_Task brief_: Reproduce the lines from the one bearing "cabinetShell()" through the one bearing "UP = (0.0, 0.0, 1.0)", inclusive. Copy them exactly; include no other line.

_Extracted records_:

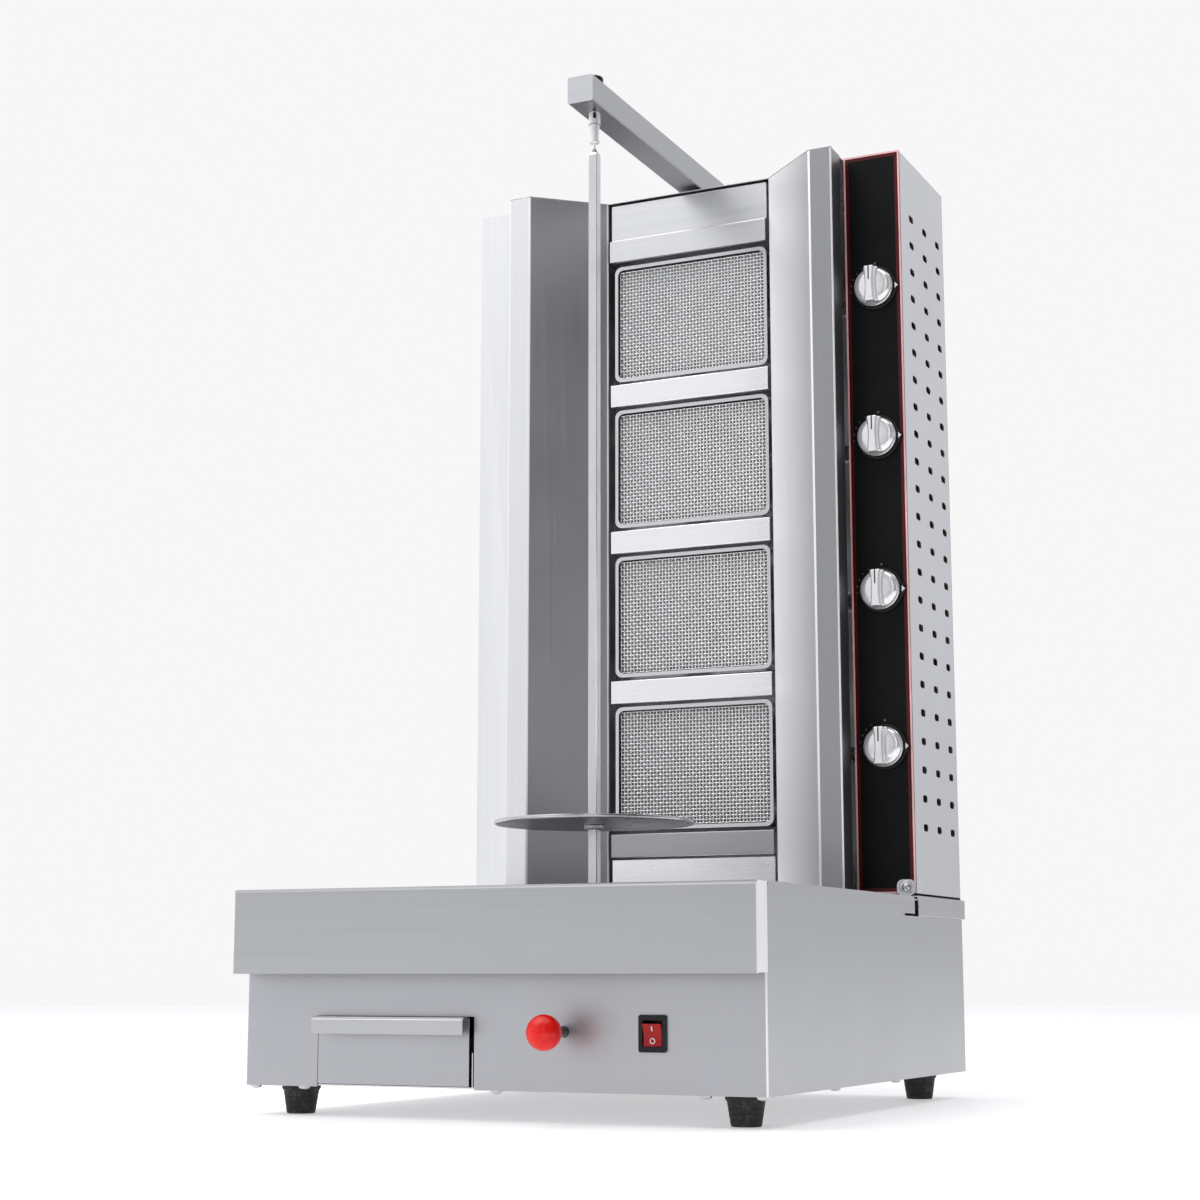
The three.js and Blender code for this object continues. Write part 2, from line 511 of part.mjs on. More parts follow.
function rockerSwitch() {
  const { x0, x1, z0, z1 } = SWITCH
  const y = CAB.front
  const cx = (x0 + x1) / 2
  const cz = (z0 + z1) / 2
  const flange = prism('y', roundedRect(x0, x1, z0, z1, 2), y - 2.2, y - GAP, 4)
  const housing = box(x0 + 2, x1 - 2, y - 1, y + 20, z0 + 2, z1 - 2)
  const well = box(cx - 9.6, cx + 9.6, y - 4, y + 14, cz - 11.6, cz + 11.6)
  addPart('switch_bezel', carve(fuse(flange, housing), well), 'black')

  const pivot = y + 6
  const profile = [[y - 3.4, 10.4], [y - 1.6, 0], [y - 3.4, -10.4], [y + 5, -8.5], [y + 9, 0], [y + 5, 8.5]]
  const rocker = prism('x', profile.map(([a, b]) => [a, cz + b]).reverse(), cx - 9.2, cx + 9.2)
  addPart('switch_rocker', rocker.translate([0, -pivot, -cz]).rotate([SWITCH.tilt, 0, 0])
    .translate([0, pivot, cz]), 'rocker')

  addPart('cable_gland', carve(fuse(
    rod('y', 8, CAB.back - 8, CAB.back + 6, -150, 80, 16),
    rod('y', 12, CAB.back + GAP, CAB.back + 7, -150, 80, 6),
    rod('y', 9, CAB.back + 6, CAB.back + 18, -150, 80, 16)),
  rod('y', 4.5, CAB.back - 10, CAB.back + 20, -150, 80, 16)), 'black')
}

cabinetShell()
basePlate()
feet()
deck()
dripPan()
frontApron()
dripDrawer()
carriageTrack()
carriage()
spit()
topArm()
wings()
sideBoxes()
controlPanel()
towerBack()
burnerBank()
gasControls()
rockerSwitch()

export default group
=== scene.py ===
"""Looks of a free-standing gas rotisserie oven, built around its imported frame."""

from __future__ import annotations

import logging
import math
from dataclasses import dataclass, field
from enum import Enum
from typing import Callable, Iterable, Sequence

import bmesh
import bpy
from mathutils import Matrix, Vector


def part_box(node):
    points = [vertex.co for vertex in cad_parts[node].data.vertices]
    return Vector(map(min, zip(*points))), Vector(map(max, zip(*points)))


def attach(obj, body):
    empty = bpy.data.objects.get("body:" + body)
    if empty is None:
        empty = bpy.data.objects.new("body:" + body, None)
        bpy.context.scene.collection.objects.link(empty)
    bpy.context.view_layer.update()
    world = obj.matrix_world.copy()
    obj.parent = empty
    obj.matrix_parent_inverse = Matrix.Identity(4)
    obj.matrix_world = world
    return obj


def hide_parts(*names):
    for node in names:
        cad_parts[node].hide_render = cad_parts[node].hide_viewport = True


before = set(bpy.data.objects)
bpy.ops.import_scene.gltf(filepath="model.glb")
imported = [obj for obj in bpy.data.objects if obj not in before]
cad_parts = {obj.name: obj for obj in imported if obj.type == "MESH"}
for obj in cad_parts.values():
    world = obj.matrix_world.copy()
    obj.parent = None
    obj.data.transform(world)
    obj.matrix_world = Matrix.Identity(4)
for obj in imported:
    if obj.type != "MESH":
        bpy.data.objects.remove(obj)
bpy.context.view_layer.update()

LOG = logging.getLogger("rotisserie")
MM = 0.001
Point2 = tuple[float, float]
Point3 = tuple[float, float, float]
Socket = bpy.types.NodeSocket
Material = bpy.types.Material


class Grain(Enum):
    """The direction in which a sheet was brushed."""

    ACROSS = (1.0, 0.0, 0.0)
    DEEP = (0.0, 1.0, 0.0)
    UP = (0.0, 0.0, 1.0)


class Axis(Enum):
    """The axis along which an outline is drawn out or turned."""

    X = "x"
    Y = "y"
    Z = "z"


def placed(axis: Axis, u: float, v: float, a: float) -> Vector:
    """Maps outline coordinates and a station along an axis to a point.

    Args:
        axis: The axis the station runs along.
        u: First outline coordinate (y, x or x for the axes x, y and z).
        v: Second outline coordinate (z, z or y).
        a: Station along the axis.

    Returns:
        The point in metres.
    """
    if axis is Axis.X:
        return Vector((a, u, v)) * MM
    if axis is Axis.Y:
        return Vector((u, a, v)) * MM
    return Vector((u, v, a)) * MM


def linked(name: str, data: bpy.types.ID) -> bpy.types.Object:
    """Makes an object from its data and links it to the scene.

    Args:
        name: Name of the object.
        data: Mesh, light or camera it holds.

    Returns:
        The object.
    """
    thing = bpy.data.objects.new(name, data)
    bpy.context.scene.collection.objects.link(thing)
    return thing


def polygon(centre: Point2, radius: float, sides: int, start: float = 0.0) -> list[Point2]:
    """A regular outline whose first corner stands at an angle in degrees."""
    turns = [math.radians(360 / sides * k + start) for k in range(sides)]
    return [(centre[0] + radius * math.cos(a), centre[1] + radius * math.sin(a)) for a in turns]


def add_node(tree: bpy.types.NodeTree, kind: str, out: str, inputs: dict[str | int, object],
             **settings: object) -> Socket:
    """Adds a shader node.

    Args:
        tree: Node tree it goes in.
        kind: Node type, without its prefix.
        out: Name of the output wanted.
        inputs: A value or a socket for each input.
        settings: Attributes of the node.

    Returns:
        The output.
    """
    node = tree.nodes.new(f"ShaderNode{kind}")
    for key, value in settings.items():
        setattr(node, key, value)
    for key, value in inputs.items():
        if isinstance(value, Socket):
            tree.links.new(value, node.inputs[key])
        else:
            node.inputs[key].default_value = value
    return node.outputs[out]


# ---------------------------------------------------------------- finishes


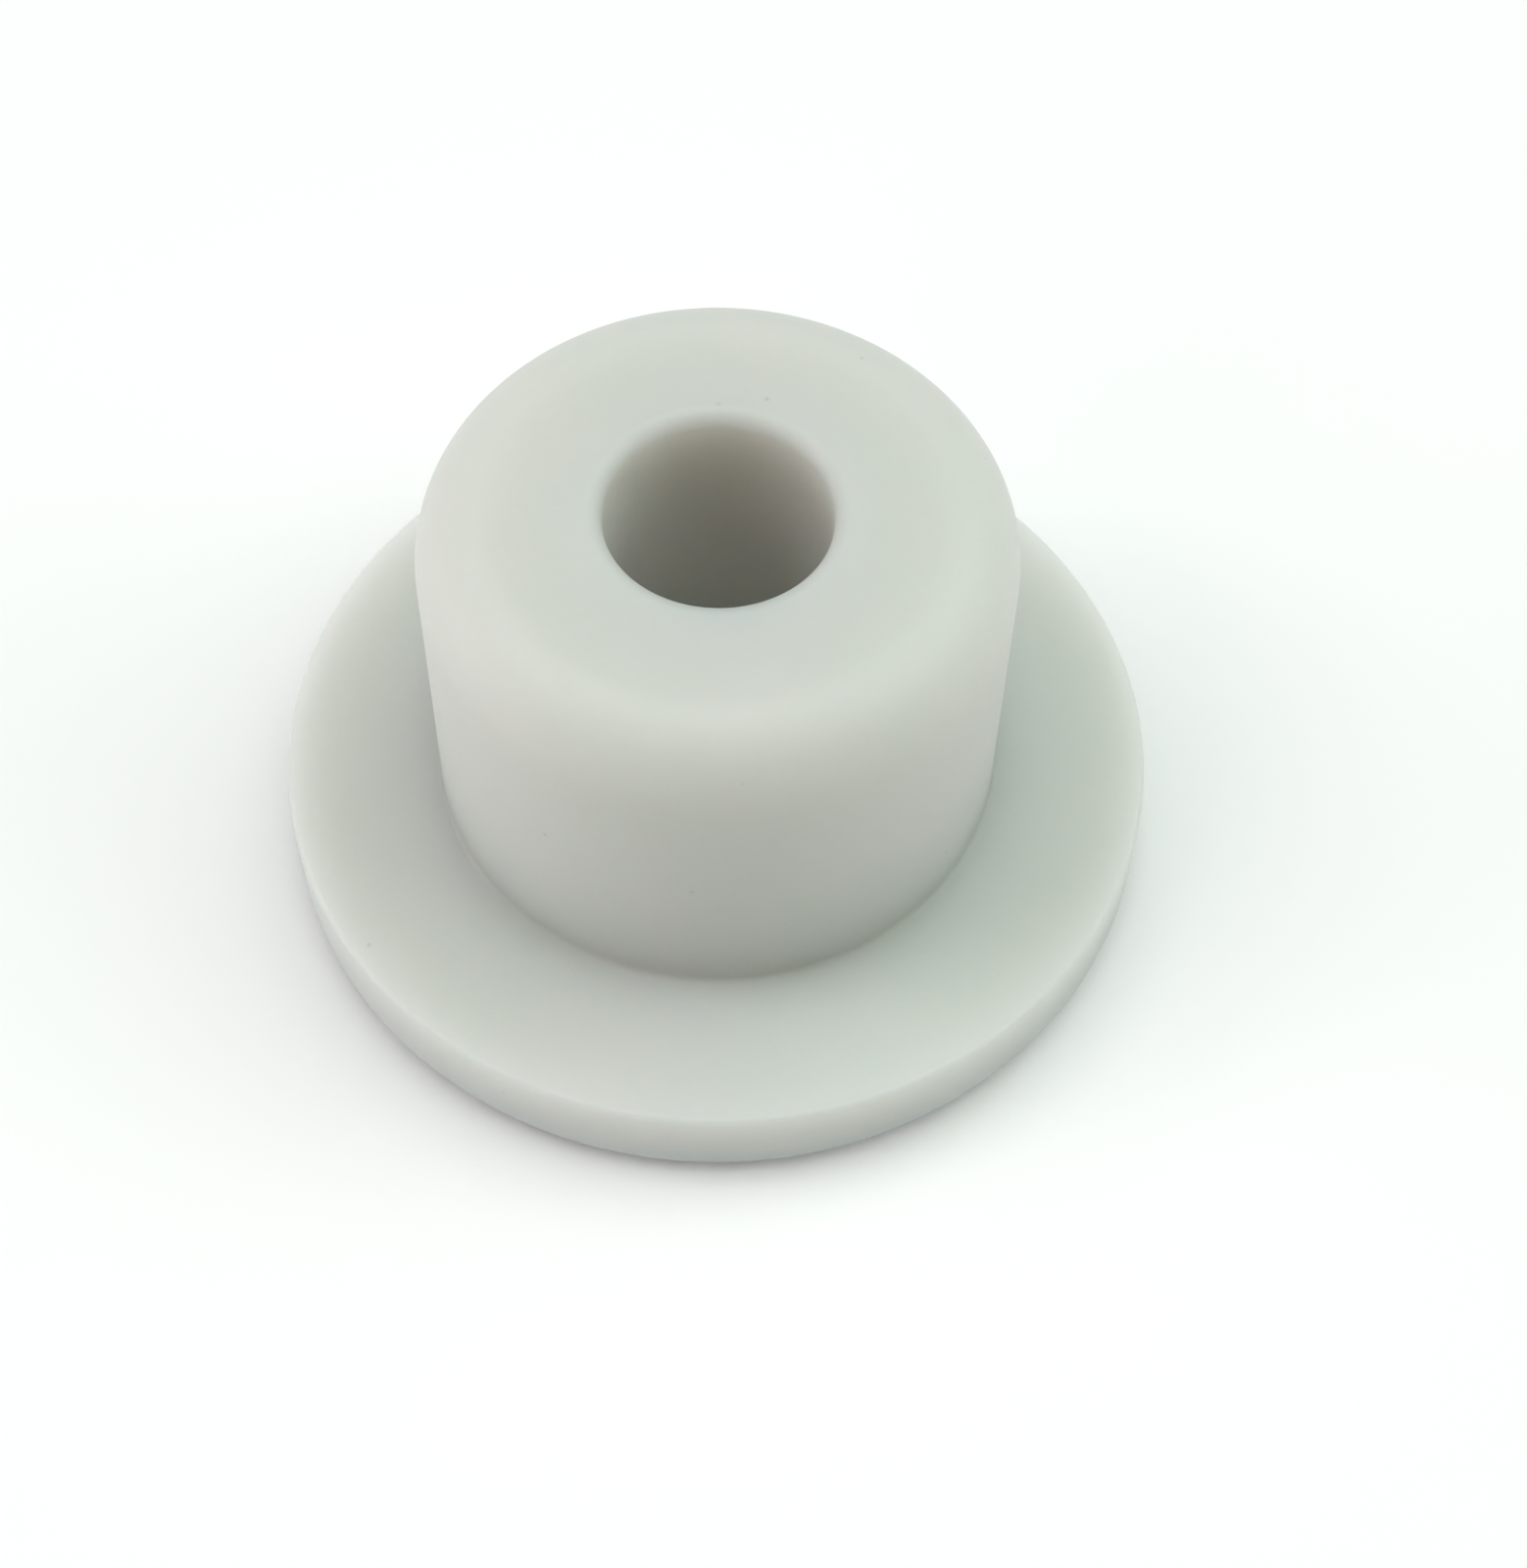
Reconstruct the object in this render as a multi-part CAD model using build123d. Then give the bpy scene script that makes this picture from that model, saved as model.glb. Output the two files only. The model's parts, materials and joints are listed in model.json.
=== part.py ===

_Solution to this exercise_:
cabinetShell()
basePlate()
feet()
deck()
dripPan()
frontApron()
dripDrawer()
carriageTrack()
carriage()
spit()
topArm()
wings()
sideBoxes()
controlPanel()
towerBack()
burnerBank()
gasControls()
rockerSwitch()

export default group
=== scene.py ===
"""Looks of a free-standing gas rotisserie oven, built around its imported frame."""

from __future__ import annotations

import logging
import math
from dataclasses import dataclass, field
from enum import Enum
from typing import Callable, Iterable, Sequence

import bmesh
import bpy
from mathutils import Matrix, Vector


def part_box(node):
    points = [vertex.co for vertex in cad_parts[node].data.vertices]
    return Vector(map(min, zip(*points))), Vector(map(max, zip(*points)))


def attach(obj, body):
    empty = bpy.data.objects.get("body:" + body)
    if empty is None:
        empty = bpy.data.objects.new("body:" + body, None)
        bpy.context.scene.collection.objects.link(empty)
    bpy.context.view_layer.update()
    world = obj.matrix_world.copy()
    obj.parent = empty
    obj.matrix_parent_inverse = Matrix.Identity(4)
    obj.matrix_world = world
    return obj


def hide_parts(*names):
    for node in names:
        cad_parts[node].hide_render = cad_parts[node].hide_viewport = True


before = set(bpy.data.objects)
bpy.ops.import_scene.gltf(filepath="model.glb")
imported = [obj for obj in bpy.data.objects if obj not in before]
cad_parts = {obj.name: obj for obj in imported if obj.type == "MESH"}
for obj in cad_parts.values():
    world = obj.matrix_world.copy()
    obj.parent = None
    obj.data.transform(world)
    obj.matrix_world = Matrix.Identity(4)
for obj in imported:
    if obj.type != "MESH":
        bpy.data.objects.remove(obj)
bpy.context.view_layer.update()

LOG = logging.getLogger("rotisserie")
MM = 0.001
Point2 = tuple[float, float]
Point3 = tuple[float, float, float]
Socket = bpy.types.NodeSocket
Material = bpy.types.Material


class Grain(Enum):
    """The direction in which a sheet was brushed."""

    ACROSS = (1.0, 0.0, 0.0)
    DEEP = (0.0, 1.0, 0.0)
    UP = (0.0, 0.0, 1.0)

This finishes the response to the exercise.